To that end, for the executive, reading the status reports of your direct reports is a really important way to keep your finger on the pulse of what’s happening in your department.  The status reports communicate to you in a regular, structured way; they educate you; they make you truly part of the process rather than an outside observer. It’s worthwhile to spend some time honing them with your staff.

As I’ve said before about writing in general, it’s the process that matters as much as the product.  The value of a weekly report is not in the information it contains; it is in the preparation. When I have to produce a status report, I (and my whole team) are forced to review all due and overdue tasks, and we’re likely to push hard to close as many of these as possible.  Nobody wants to publish a status report that shows things aren’t on schedule, so that provides a little extra incentive.  Would that behavior happen anyway, without the onus of producing a report? Sure, in some cases, but an extra kick in the pants to get some of the little things checked off tends to have a helpful effect. And even if that effect is just with respect to clearing away the little things: as the saying goes, “take care of the pennies and the pounds will take care of themselves.”

What about you, the leader, and your own attitude towards status reports?  Are you possibly one of those “don’t bother me with details” executives?  That’s fine, perhaps, but you still need to be a “do bother me with exceptions” executive.  The best exec is the one who actually wants to hear bad news.  Status reports, at their best, often provide early warning of looming bad news, and that warning should be welcomed, with no messengers beheaded.

Let’s get practical, once again.  Here are some specific tips and guidelines to pass on to your staff about status reports:

  • Make and keep the reports short.  I had one direct report whose report grew by a page a week, it seemed, no matter what I told her about the need to keep it short.  Make the focus of the report the exceptions, and don’t spend much time on what’s going according to plan.
  • Make the report read from the top down, like the inverted pyramid rule in journalism:

“Journalism instructors usually describe the organization or structure of a news story as an inverted pyramid. The journalist top-loads the essential and most interesting elements of his or her story, with supporting information following in order of diminishing importance.

This structure enables readers to quit reading at any point and still come away with the essence of a story. It allows people to enter a topic to the depth that their curiosity takes them, and without the imposition of details or nuances that they would consider irrelevant.”

Assume that the reader will stop reading at any given moment. Have you communicated the most important information thus far, or did you “bury the lede“, as journalists say?

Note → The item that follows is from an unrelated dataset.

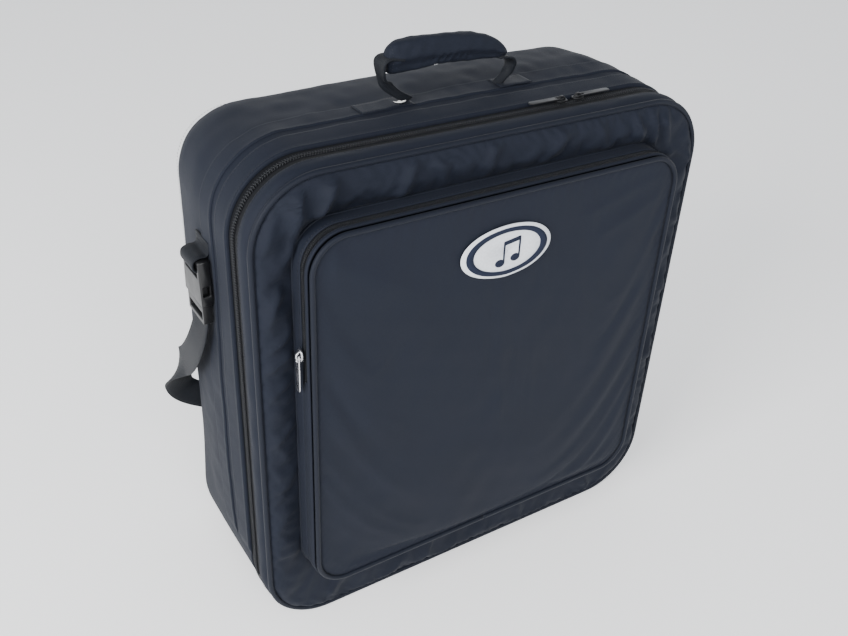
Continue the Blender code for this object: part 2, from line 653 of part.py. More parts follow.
def shoulder_strap():
    """Webbing from one side buckle to the other, hanging behind the back, with a pad on it."""
    left = smooth_path(STRAP_ROUTE, 32)
    path = left + [Vector((-p.x, p.y, p.z)) for p in reversed(left)]
    count = len(path)
    normals = []
    for index, point in enumerate(path):
        sign = -1 if index < count / 2 else 1
        turned = min(1.0, max(0.0, (point.y - STRAP_TURN_Y) / (STRAP_Y - STRAP_TURN_Y - 0.006)))
        angle = turned * math.pi / 2
        normals.append((sign * math.cos(angle), math.sin(angle), 0.0))
    ribbon("strap_webbing", "webbing", path, [STRAP_WIDTH] * count, normals, STRAP_THICK,
           STRAP_AXIS)

    half_high = STRAP_WIDTH / 2
    for side, sign in (("left", -1), ("right", 1)):
        low, high = side_box(sign, (0.150, 0.172), (STRAP_Y - 0.0035, STRAP_Y + 0.0035),
                             (STRAP_LOW_Z - half_high - 0.006, STRAP_LOW_Z + half_high + 0.014))
        adjuster = place("strap_adjuster_" + side, "buckle", block(low, high), STRAP_AXIS)
        slot = tool_box(*side_box(sign, (0.140, 0.182),
                                    (STRAP_Y - STRAP_THICK / 2 - GAP, STRAP_Y + STRAP_THICK / 2 + GAP),
                                    (STRAP_LOW_Z - half_high - 0.002, STRAP_LOW_Z + half_high + 0.010)))
        boolean(adjuster, slot, 'DIFFERENCE')

    length, high, thick = 0.220, 0.060, 0.0120
    outer = oval(high / 2, thick / 2, 6)
    inner = oval(STRAP_WIDTH / 2 + 0.0008, STRAP_THICK / 2 + GAP, 6)
    rows = []
    for x, scale in ((-length / 2, 0.72), (-length / 2 + 0.018, 1.0),
                     (length / 2 - 0.018, 1.0), (length / 2, 0.72)):
        rows.append([(x, STRAP_Y + b * scale, STRAP_LOW_Z + a * scale) for a, b in outer])
    for x in (length / 2, -length / 2):
        rows.append([(x, STRAP_Y + b, STRAP_LOW_Z + a) for a, b in inner])
    place("shoulder_pad", "shell", skin_rows(rows, True), STRAP_AXIS, smooth=True)


body_shell()
body_trim()
front_skirt()
lid()
pocket()
zip_sliders()
handle()
for strap_side, strap_sign in (("left", -1), ("right", 1)):
    side_tab(strap_side, strap_sign)
    buckle(strap_side, strap_sign)
shoulder_strap()
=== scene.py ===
"""Looks of the padded gig bag: cloth, zips, handle, buckles and strap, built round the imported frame.

Metres, in the frame of the CAD: +Z up, -Y the lid side, origin in the middle of the base's underside.
`s` is the running length round an outline, clockwise seen from the lid, from the middle of its base.
"""
import json
import math

import bpy
import numpy as np
from mathutils import Matrix, Vector


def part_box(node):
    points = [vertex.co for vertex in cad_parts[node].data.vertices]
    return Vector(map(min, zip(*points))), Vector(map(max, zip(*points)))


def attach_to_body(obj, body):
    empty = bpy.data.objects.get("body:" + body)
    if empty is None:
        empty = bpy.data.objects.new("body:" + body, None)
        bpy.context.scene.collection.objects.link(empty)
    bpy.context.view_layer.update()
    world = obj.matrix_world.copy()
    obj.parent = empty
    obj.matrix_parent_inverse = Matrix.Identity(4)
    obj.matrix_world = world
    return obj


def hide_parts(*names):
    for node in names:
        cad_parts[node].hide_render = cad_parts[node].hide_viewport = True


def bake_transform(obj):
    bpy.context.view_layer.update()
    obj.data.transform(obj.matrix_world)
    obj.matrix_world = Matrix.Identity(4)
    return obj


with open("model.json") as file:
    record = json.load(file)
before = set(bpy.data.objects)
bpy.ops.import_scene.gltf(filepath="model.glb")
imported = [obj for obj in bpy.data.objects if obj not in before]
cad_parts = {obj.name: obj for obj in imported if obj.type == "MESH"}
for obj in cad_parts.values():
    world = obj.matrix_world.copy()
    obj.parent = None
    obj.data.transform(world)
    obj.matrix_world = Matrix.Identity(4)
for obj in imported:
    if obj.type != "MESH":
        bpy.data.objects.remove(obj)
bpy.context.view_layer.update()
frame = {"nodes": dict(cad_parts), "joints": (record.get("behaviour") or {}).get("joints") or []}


# ---- sizes, read from the frame ----
def span(node, axis):
    """Lowest and highest value of a CAD node along an axis (0 = X, 1 = Y, 2 = Z)."""
    low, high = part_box(node)
    return low[axis], high[axis]


def hinge(joint):
    """Where a joint's axis lies."""
    found = [row for row in frame["joints"] if row["name"] == joint]
    return Vector(found[0]["pos_m"])


LEFT, RIGHT = span("gusset_skin", 0)
BASE, TOP = span("gusset_skin", 2)
CORNER = 0.068                       # radius of the bag's outline
FRONT = span("lid_skin", 1)[0]
BACK = span("back_skin", 1)[1]
ZIP_Y = (span("zip_tape_lid", 1)[0] + span("zip_tape_body", 1)[1]) / 2
TAPE_HALF = span("zip_tape_body", 1)[1] - ZIP_Y
LINING_IN = span("lid_lining", 1)[1] - FRONT
PIPING = (span("lid_piping", 1)[1] - span("lid_piping", 1)[0]) / 2
PIPING_INSET = 0.0030                # the lid's piped edge, in from the outline
REAR_INSET = 0.0195                  # the back's piped edge
ROUND = 0.036                        # the wall turns in to the back over this depth

POCKET_BOX = (*span("pocket_lower_gusset", 0), span("pocket_lower_gusset", 2)[0],
              span("pocket_flap_gusset", 2)[1], 0.036)
POCKET_FRONT = span("pocket_flap_panel", 1)[0]
POCKET_ZIP_Y = (span("pocket_tape_flap", 1)[0] + span("pocket_tape_lid", 1)[1]) / 2
POCKET_TAPE_HALF = span("pocket_tape_lid", 1)[1] - POCKET_ZIP_Y

LID_HINGE = hinge("lid_hinge")
FLAP_HINGE = hinge("pocket_flap_hinge")
HANDLE_HINGE = hinge("handle_fold")

# Cloth that crosses a joint: the two bodies, and where it starts and stops turning.
LID_BEND = ("case", "lid", LID_HINGE - Vector((0, 0, 0.015)), LID_HINGE + Vector((0, 0, 0.020)))
FLAP_BEND = ("lid", "pocket_flap", FLAP_HINGE - Vector((0, 0, 0.010)),
             FLAP_HINGE + Vector((0, 0, 0.010)))
HANDLE_BEND = ("case", "handle", HANDLE_HINGE - Vector((0, 0, 0.002)),
               HANDLE_HINGE + Vector((0, 0, 0.010)))


# ---- materials ----
def feed(tree, made, values):
    """Sets a node's inputs. A value is a number, a colour or another node's output."""
    for key, value in values.items():
        if isinstance(value, bpy.types.NodeSocket):
            tree.links.new(value, made.inputs[key])
        else:
            made.inputs[key].default_value = value


def node(tree, kind, values, **settings):
    """Adds a shader node."""
    made = tree.nodes.new("ShaderNode" + kind)
    for key, value in settings.items():
        setattr(made, key, value)
    feed(tree, made, values)
    return made


def maths(tree, operation, first, second=0.0, third=0.0):
    values = {0: first, 1: second, 2: third}
    return node(tree, "Math", values, operation=operation).outputs[0]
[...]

  • Sections I like to see included in a status report, in approximately this order:
  • Highlights of period
  • Topics requiring management attention
  • Major activities in period
  • Near-term milestones and target dates (as originally planned and as now adjusted)
  • Key initiatives/progress towards overall goals
  • Staffing report (hiring, departures, etc.)
  • Planned travel/vacation (4 week forecast)
  • The exercise of writing the report, deciding what merits inclusion, is the most important thing of all.
  • It’s not about justifying your job/role/decisions/work level.  It’s about communicating the most important things so that the exec can understand the key issues/impediments, and then potentially help.
  • No one should need to spend more than a half hour a week on completing his or her status report.  Yet, don’t just make it automatic! It’s a communications vehicle, so you want to weigh carefully what goes into it.
  • Try not to give people a “hallway pass” on their reports, meaning absolving them of having to do one for a given week, even if they’re obviously swamped.  Communication is part of everyone’s job.
  • The target audience (i.e., the executive) should be able to “roll up” the summary (“Highlights of Period”) as-is, into a higher-level report.  Write it accordingly.
  • Don’t put in “gotchas” for your boss, or CYAs.  Again, that’s not the purpose of the report.
  • Do collect information about hiring progress, as well as vacations/travel for you and your direct reports; it’s a logical place to record those things for public record.
  • If at all possible, the report should be public, accessible to all in the department.  If there are sensitive matters (personnel, projects, strategies) that need escalation, communicate those separately.

As with so many important things in IT, you’ll know you’ve successfully ingrained status reports as part of what you do when you stop hearing your staff mention them.

Comments

  1. great article, i can relate comletely. trying to get my team to adopt daily status reports using same concepts as you mention. they are still resistant though, even though I tell them it should not take more then 2 minutes per day. the information collection for me and my execs is of great value.

  2. In this day with the tools we have today, post these on a wiki/blog so they are searchable by anyway and can be read by those far away from the usual email distribution list.